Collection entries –
□ □ □ □ □

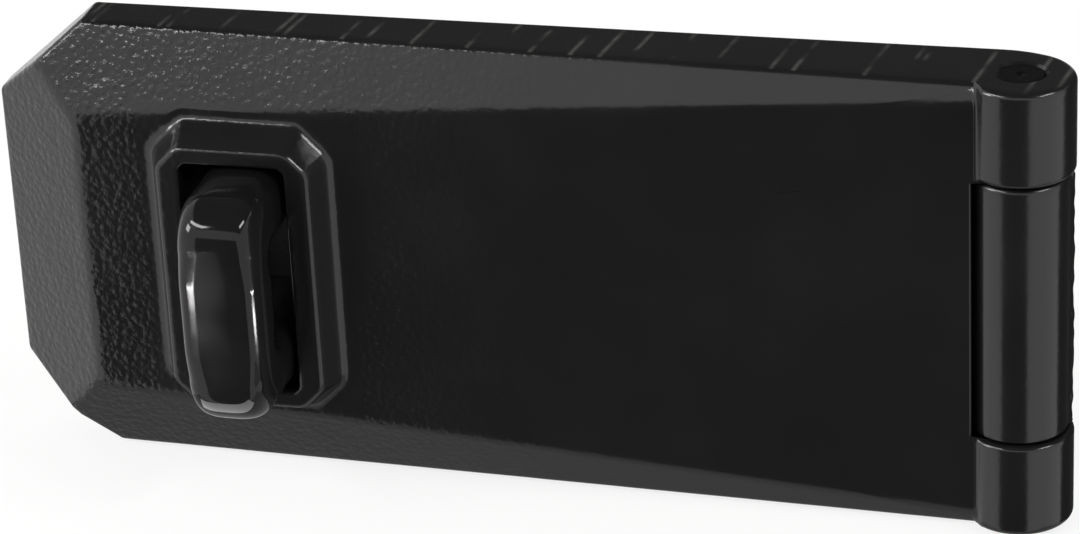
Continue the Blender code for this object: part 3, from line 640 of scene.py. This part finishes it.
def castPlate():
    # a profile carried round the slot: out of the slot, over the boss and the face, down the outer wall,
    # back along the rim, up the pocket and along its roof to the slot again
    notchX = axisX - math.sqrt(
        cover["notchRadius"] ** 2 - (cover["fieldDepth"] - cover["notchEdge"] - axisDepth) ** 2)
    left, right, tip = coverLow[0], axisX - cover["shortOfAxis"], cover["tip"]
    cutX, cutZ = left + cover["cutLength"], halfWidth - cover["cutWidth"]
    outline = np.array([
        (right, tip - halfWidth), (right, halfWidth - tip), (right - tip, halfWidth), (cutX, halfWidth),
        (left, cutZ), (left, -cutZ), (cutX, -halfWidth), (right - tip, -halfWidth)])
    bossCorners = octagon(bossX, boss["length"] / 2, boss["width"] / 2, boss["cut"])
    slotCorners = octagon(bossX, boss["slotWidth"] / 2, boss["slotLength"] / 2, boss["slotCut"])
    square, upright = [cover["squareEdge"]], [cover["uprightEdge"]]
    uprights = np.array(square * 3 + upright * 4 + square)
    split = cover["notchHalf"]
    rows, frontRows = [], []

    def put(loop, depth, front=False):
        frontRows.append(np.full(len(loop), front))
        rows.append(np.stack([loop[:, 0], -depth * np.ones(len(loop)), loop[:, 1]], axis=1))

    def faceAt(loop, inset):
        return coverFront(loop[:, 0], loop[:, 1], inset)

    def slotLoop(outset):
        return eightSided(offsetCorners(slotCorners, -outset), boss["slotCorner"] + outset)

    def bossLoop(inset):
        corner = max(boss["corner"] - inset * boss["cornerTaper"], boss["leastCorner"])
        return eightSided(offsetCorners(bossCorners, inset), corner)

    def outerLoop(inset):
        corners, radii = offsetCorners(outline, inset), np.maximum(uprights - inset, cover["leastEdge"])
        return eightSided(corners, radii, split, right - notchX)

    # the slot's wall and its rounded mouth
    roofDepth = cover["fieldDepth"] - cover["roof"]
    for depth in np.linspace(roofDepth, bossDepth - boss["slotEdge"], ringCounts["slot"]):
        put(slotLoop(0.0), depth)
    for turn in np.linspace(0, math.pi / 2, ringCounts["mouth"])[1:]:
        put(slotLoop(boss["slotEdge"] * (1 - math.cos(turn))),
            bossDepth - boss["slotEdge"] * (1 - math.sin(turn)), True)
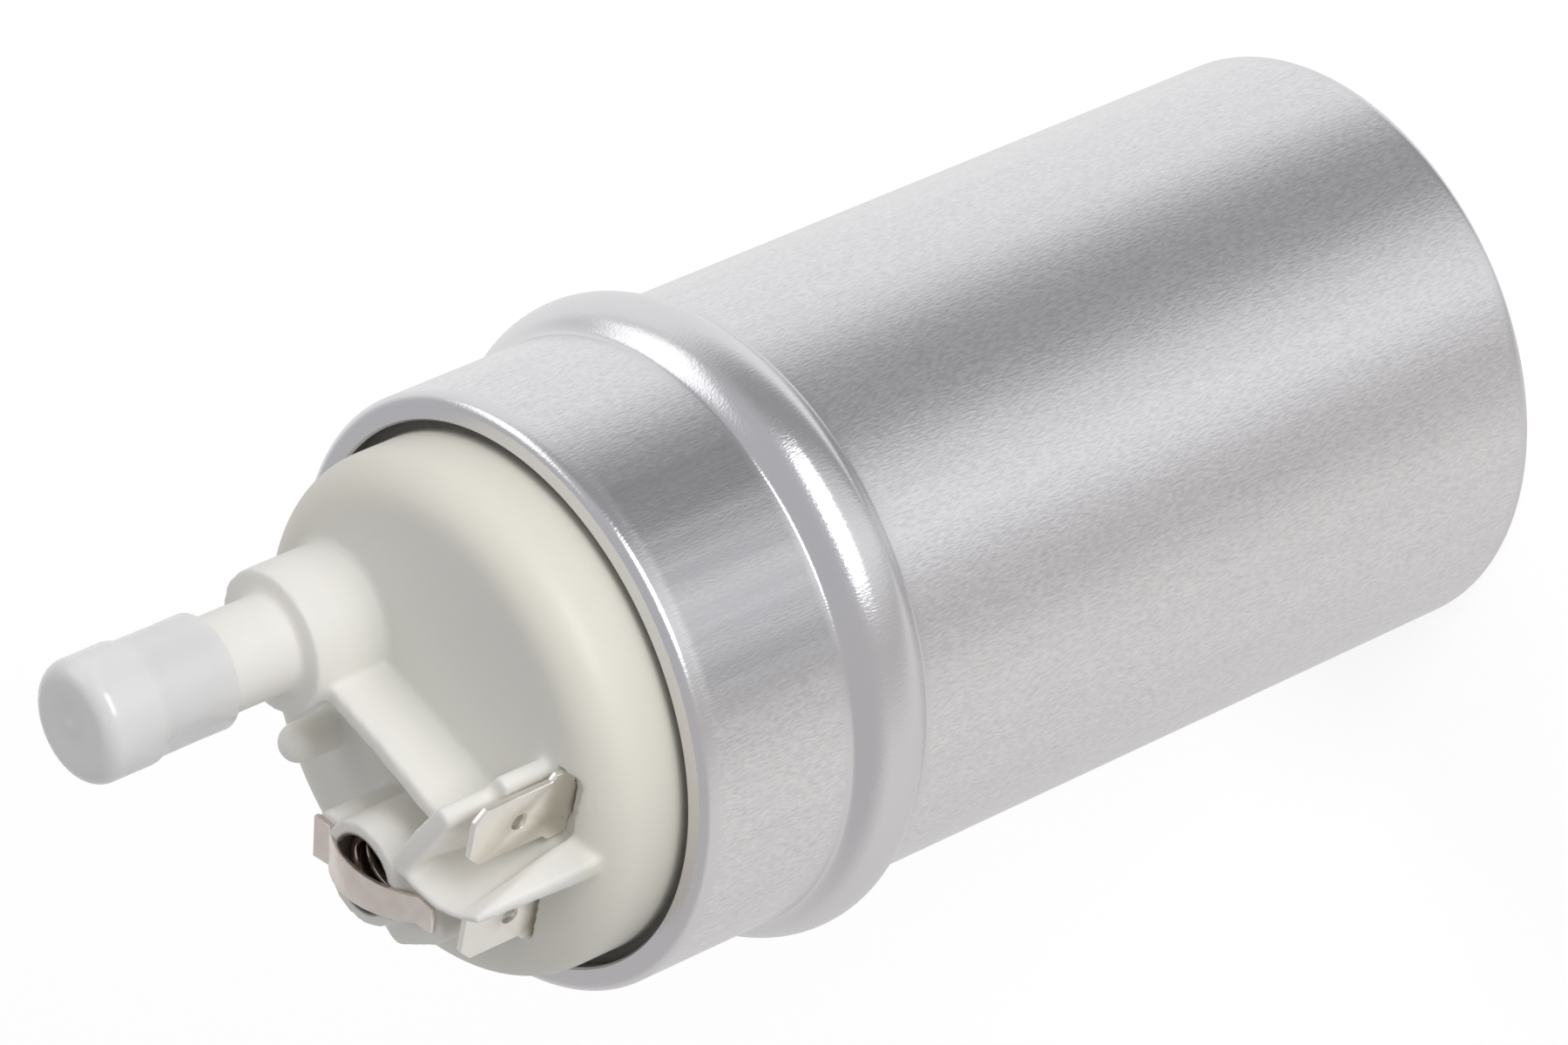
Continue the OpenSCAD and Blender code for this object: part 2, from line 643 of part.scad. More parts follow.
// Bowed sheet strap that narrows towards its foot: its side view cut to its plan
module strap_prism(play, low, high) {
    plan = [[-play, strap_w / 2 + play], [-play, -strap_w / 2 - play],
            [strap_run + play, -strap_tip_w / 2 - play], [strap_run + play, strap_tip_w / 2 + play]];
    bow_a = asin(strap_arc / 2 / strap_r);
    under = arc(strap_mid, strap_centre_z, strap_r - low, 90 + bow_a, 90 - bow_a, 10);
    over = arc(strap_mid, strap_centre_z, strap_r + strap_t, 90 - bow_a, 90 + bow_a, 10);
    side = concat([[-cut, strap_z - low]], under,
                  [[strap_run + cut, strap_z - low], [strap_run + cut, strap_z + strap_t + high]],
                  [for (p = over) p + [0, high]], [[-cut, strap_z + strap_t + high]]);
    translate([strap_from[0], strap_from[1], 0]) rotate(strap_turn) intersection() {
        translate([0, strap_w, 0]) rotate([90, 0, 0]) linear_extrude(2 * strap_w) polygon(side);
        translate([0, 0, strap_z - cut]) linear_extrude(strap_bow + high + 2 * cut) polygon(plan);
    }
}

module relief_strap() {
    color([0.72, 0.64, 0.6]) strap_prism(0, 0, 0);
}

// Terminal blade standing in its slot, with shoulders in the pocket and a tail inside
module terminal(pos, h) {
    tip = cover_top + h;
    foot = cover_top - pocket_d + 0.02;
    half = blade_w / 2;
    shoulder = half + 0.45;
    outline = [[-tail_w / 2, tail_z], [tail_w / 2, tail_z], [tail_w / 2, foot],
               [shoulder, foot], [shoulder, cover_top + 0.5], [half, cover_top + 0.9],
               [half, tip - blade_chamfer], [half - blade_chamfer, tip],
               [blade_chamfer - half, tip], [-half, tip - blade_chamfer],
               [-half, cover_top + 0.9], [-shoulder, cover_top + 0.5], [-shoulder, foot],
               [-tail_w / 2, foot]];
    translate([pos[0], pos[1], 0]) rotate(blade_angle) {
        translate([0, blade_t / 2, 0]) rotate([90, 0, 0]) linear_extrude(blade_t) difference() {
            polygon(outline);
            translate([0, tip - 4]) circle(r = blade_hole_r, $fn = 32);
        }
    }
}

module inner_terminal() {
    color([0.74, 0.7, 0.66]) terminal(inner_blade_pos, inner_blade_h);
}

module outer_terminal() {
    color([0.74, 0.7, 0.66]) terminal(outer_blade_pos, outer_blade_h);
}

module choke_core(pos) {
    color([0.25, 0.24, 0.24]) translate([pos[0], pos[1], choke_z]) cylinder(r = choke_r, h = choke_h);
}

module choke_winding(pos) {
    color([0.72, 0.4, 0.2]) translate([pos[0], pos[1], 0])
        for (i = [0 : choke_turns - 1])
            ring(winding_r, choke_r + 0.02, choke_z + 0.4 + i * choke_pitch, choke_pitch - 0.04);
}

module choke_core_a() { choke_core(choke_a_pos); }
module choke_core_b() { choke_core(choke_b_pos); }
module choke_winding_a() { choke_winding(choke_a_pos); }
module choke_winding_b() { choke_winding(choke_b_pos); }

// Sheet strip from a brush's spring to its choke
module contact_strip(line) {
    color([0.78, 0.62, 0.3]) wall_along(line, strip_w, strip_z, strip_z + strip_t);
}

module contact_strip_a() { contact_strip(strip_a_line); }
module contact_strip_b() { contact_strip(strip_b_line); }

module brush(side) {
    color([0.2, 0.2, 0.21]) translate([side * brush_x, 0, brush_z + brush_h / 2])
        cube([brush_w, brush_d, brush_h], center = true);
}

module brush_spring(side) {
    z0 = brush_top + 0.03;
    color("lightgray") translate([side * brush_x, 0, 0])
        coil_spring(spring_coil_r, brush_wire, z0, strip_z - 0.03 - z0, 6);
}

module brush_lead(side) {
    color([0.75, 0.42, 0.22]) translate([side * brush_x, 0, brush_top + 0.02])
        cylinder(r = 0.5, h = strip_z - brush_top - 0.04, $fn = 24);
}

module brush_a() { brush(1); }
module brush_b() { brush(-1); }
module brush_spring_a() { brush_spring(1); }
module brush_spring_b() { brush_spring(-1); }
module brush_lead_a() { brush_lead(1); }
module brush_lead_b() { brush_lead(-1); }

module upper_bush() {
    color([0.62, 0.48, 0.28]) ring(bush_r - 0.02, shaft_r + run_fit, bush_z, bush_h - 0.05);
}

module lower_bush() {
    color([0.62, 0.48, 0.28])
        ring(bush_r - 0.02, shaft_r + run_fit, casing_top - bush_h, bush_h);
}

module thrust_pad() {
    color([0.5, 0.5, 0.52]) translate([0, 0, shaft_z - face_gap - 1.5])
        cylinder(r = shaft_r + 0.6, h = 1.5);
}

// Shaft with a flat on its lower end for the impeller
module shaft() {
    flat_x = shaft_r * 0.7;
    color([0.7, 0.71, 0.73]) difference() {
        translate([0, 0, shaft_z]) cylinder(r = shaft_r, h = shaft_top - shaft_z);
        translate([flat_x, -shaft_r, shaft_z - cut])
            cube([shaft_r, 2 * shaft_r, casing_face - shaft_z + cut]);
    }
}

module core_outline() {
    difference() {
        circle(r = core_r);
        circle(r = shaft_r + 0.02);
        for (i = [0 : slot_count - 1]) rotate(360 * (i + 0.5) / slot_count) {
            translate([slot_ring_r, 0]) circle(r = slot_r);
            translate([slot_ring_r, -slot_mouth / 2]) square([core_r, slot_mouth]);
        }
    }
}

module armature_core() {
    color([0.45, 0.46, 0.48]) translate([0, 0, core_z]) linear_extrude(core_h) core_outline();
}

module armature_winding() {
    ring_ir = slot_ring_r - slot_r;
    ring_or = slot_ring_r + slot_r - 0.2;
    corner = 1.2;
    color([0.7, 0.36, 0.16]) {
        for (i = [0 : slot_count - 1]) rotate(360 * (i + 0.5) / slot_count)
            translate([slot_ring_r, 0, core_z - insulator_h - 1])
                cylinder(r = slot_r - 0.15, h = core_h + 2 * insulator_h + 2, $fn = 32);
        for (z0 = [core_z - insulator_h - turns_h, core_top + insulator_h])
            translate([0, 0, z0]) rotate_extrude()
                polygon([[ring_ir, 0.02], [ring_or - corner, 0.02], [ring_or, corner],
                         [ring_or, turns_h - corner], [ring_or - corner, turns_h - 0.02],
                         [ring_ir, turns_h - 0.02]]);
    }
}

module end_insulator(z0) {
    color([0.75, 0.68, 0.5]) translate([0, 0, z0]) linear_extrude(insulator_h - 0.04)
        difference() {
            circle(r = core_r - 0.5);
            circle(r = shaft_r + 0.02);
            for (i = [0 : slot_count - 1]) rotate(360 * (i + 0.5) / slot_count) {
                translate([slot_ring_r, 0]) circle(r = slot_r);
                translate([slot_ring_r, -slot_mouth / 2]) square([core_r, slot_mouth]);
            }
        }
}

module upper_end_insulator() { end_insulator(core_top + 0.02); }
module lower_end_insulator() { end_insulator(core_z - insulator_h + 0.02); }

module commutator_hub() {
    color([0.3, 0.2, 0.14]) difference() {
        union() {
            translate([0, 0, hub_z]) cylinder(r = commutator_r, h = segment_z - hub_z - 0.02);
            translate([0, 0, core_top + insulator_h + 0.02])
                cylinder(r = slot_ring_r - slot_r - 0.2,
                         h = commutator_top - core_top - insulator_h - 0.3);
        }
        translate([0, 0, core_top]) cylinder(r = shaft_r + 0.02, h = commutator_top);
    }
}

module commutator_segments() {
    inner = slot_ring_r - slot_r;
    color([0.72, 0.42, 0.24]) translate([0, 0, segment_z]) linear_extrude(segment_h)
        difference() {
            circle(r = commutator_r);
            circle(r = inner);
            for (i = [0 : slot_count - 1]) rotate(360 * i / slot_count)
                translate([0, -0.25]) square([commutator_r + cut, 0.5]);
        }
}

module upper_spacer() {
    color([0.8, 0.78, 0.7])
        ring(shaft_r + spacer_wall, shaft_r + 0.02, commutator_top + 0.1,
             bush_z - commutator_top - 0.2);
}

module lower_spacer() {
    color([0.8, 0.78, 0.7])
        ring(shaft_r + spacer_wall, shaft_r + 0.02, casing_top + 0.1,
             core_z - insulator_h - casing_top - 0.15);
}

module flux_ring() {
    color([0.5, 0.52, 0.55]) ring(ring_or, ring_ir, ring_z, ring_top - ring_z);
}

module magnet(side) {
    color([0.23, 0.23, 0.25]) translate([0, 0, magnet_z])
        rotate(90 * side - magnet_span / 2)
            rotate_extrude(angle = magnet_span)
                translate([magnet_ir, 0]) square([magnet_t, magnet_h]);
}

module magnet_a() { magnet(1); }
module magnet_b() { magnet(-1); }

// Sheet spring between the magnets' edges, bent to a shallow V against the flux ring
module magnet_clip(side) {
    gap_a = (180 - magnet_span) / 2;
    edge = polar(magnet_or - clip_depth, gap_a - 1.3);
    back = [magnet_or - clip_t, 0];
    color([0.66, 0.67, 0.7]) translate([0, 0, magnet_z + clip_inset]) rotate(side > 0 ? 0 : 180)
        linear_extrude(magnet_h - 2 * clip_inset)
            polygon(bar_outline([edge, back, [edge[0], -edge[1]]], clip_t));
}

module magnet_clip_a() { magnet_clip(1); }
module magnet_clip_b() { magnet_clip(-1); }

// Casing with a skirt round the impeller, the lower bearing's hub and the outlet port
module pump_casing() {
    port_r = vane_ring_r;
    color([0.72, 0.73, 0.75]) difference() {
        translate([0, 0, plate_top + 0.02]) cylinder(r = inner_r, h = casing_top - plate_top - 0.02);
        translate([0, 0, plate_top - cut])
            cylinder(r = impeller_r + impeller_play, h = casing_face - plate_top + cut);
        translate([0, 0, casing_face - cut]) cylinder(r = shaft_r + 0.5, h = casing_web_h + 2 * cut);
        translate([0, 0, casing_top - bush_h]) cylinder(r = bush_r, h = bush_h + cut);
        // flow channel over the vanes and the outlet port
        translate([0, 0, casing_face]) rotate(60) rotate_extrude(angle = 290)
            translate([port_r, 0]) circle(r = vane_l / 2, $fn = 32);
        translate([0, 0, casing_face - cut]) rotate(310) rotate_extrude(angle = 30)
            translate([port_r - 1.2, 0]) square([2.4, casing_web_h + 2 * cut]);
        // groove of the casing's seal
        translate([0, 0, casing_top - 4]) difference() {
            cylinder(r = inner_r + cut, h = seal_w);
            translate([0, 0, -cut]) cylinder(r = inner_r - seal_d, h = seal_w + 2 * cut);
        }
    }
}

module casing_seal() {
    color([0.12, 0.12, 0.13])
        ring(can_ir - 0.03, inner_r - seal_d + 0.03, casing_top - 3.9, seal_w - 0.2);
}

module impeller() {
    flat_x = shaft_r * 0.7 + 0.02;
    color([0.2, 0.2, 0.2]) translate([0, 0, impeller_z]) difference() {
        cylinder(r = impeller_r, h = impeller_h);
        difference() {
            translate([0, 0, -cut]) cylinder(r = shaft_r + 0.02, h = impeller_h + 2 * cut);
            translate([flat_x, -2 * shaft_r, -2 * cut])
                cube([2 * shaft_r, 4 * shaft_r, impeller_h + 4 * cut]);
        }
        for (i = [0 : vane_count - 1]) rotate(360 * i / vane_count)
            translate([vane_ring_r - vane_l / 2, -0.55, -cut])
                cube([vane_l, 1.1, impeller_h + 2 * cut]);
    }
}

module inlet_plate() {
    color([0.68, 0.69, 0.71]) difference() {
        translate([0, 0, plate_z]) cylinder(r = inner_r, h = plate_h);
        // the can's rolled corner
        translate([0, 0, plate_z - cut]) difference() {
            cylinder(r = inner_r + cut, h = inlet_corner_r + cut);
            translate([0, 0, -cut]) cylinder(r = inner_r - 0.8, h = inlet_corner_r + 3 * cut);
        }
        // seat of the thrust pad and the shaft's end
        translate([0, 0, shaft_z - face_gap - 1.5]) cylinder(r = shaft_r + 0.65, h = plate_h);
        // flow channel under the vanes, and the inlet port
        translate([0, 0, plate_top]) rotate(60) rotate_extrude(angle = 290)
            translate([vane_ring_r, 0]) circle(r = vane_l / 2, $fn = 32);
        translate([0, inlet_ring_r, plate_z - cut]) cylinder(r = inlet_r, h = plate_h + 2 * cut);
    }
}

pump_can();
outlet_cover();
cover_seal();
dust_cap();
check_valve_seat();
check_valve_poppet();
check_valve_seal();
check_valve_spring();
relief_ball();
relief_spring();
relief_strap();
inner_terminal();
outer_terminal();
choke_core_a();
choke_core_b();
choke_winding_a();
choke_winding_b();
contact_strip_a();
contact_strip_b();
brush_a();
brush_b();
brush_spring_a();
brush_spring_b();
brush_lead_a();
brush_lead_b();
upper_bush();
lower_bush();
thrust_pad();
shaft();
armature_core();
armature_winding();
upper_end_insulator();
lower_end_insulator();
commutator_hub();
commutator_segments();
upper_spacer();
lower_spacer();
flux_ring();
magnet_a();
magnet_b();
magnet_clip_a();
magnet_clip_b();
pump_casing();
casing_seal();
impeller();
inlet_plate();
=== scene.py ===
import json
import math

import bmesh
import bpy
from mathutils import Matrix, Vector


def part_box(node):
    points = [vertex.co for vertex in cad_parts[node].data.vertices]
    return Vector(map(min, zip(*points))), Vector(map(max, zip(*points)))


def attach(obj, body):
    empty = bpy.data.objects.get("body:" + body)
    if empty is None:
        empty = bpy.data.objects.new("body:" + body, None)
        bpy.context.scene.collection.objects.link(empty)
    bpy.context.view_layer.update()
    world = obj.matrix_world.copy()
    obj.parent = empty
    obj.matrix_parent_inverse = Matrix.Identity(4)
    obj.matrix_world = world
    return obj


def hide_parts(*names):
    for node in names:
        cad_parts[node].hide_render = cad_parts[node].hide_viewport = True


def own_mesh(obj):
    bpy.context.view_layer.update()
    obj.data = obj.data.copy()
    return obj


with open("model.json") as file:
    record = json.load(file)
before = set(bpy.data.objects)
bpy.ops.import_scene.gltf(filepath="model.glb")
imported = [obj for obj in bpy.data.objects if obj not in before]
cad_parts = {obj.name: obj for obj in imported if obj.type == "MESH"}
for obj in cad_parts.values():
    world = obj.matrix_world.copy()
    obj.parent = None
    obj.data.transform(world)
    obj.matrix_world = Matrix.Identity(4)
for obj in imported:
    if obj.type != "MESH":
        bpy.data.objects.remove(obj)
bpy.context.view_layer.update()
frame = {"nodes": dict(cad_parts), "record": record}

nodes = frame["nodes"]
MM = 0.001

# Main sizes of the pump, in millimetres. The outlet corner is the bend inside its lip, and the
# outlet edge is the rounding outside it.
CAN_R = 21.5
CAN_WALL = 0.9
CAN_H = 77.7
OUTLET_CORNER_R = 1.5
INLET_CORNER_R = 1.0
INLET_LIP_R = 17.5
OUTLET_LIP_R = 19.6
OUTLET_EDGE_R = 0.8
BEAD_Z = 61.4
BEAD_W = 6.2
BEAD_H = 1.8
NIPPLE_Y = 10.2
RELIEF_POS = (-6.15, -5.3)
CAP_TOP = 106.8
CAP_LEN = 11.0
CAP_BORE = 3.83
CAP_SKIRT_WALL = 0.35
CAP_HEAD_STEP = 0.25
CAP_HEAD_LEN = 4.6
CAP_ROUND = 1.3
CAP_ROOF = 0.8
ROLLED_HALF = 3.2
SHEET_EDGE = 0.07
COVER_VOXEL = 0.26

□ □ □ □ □

Copy out exactly the lines from the one with "pump_can();" through the one with "bpy.context.scene.collection.objects.link(empty)", counting both ends, and no other lines.

Worked answer –
pump_can();
outlet_cover();
cover_seal();
dust_cap();
check_valve_seat();
check_valve_poppet();
check_valve_seal();
check_valve_spring();
relief_ball();
relief_spring();
relief_strap();
inner_terminal();
outer_terminal();
choke_core_a();
choke_core_b();
choke_winding_a();
choke_winding_b();
contact_strip_a();
contact_strip_b();
brush_a();
brush_b();
brush_spring_a();
brush_spring_b();
brush_lead_a();
brush_lead_b();
upper_bush();
lower_bush();
thrust_pad();
shaft();
armature_core();
armature_winding();
upper_end_insulator();
lower_end_insulator();
commutator_hub();
commutator_segments();
upper_spacer();
lower_spacer();
flux_ring();
magnet_a();
magnet_b();
magnet_clip_a();
magnet_clip_b();
pump_casing();
casing_seal();
impeller();
inlet_plate();
=== scene.py ===
import json
import math

import bmesh
import bpy
from mathutils import Matrix, Vector


def part_box(node):
    points = [vertex.co for vertex in cad_parts[node].data.vertices]
    return Vector(map(min, zip(*points))), Vector(map(max, zip(*points)))


def attach(obj, body):
    empty = bpy.data.objects.get("body:" + body)
    if empty is None:
        empty = bpy.data.objects.new("body:" + body, None)
        bpy.context.scene.collection.objects.link(empty)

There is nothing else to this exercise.